Task directions: Pick every line with "points" from the material below.
★ ★ ★ ★
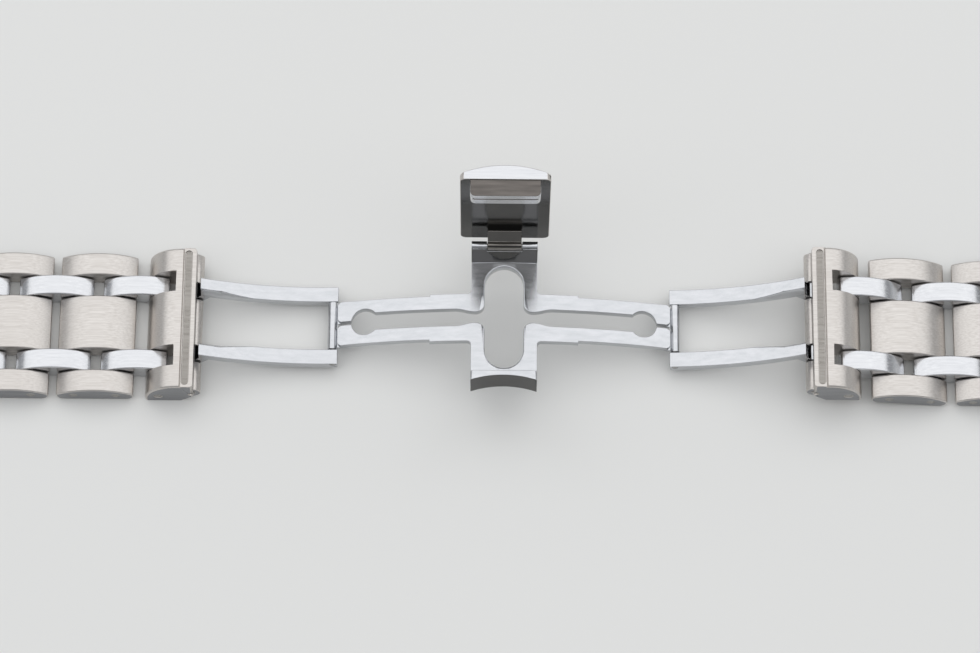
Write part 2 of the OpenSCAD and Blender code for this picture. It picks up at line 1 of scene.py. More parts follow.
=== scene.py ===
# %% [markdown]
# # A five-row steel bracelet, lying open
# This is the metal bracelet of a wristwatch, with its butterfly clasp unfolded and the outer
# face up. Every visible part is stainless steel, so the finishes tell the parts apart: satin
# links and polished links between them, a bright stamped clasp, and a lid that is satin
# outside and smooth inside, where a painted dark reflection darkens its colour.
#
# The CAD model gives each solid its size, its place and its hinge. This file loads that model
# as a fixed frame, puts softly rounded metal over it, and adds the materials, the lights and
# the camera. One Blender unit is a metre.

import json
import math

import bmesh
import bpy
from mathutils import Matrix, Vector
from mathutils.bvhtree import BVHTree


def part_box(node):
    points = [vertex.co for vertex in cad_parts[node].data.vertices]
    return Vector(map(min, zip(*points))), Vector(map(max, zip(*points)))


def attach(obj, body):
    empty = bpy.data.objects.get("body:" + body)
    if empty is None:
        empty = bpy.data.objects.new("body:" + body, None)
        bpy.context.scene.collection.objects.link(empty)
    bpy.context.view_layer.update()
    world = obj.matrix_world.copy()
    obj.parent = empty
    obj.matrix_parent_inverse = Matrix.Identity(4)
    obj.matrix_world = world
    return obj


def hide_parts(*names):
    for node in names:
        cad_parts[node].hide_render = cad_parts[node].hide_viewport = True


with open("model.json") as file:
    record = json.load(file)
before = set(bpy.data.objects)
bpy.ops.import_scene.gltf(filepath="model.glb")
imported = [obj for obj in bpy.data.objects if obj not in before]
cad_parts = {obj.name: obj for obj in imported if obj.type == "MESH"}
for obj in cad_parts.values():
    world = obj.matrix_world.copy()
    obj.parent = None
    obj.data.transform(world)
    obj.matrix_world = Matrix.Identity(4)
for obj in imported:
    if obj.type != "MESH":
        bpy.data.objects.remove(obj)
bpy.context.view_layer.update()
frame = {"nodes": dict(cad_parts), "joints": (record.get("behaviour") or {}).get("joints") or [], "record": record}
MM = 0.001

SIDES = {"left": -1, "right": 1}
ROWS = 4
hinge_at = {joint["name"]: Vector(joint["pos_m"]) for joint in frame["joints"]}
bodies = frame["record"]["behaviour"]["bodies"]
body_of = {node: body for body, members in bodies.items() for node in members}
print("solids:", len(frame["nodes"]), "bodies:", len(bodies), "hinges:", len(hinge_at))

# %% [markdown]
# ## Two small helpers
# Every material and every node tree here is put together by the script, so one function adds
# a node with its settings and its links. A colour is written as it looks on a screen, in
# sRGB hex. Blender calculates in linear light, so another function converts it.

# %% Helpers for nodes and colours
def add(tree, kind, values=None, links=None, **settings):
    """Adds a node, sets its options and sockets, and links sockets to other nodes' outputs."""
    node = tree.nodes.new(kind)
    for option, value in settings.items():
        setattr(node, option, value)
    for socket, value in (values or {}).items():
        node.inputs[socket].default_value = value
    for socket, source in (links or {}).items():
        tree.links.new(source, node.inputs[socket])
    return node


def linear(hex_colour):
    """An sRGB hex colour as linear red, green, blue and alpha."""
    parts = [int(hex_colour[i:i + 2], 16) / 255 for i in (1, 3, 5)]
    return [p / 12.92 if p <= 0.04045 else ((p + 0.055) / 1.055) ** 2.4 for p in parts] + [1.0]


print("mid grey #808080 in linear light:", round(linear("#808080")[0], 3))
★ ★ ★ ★
Written response:
    points = [vertex.co for vertex in cad_parts[node].data.vertices]
    return Vector(map(min, zip(*points))), Vector(map(max, zip(*points)))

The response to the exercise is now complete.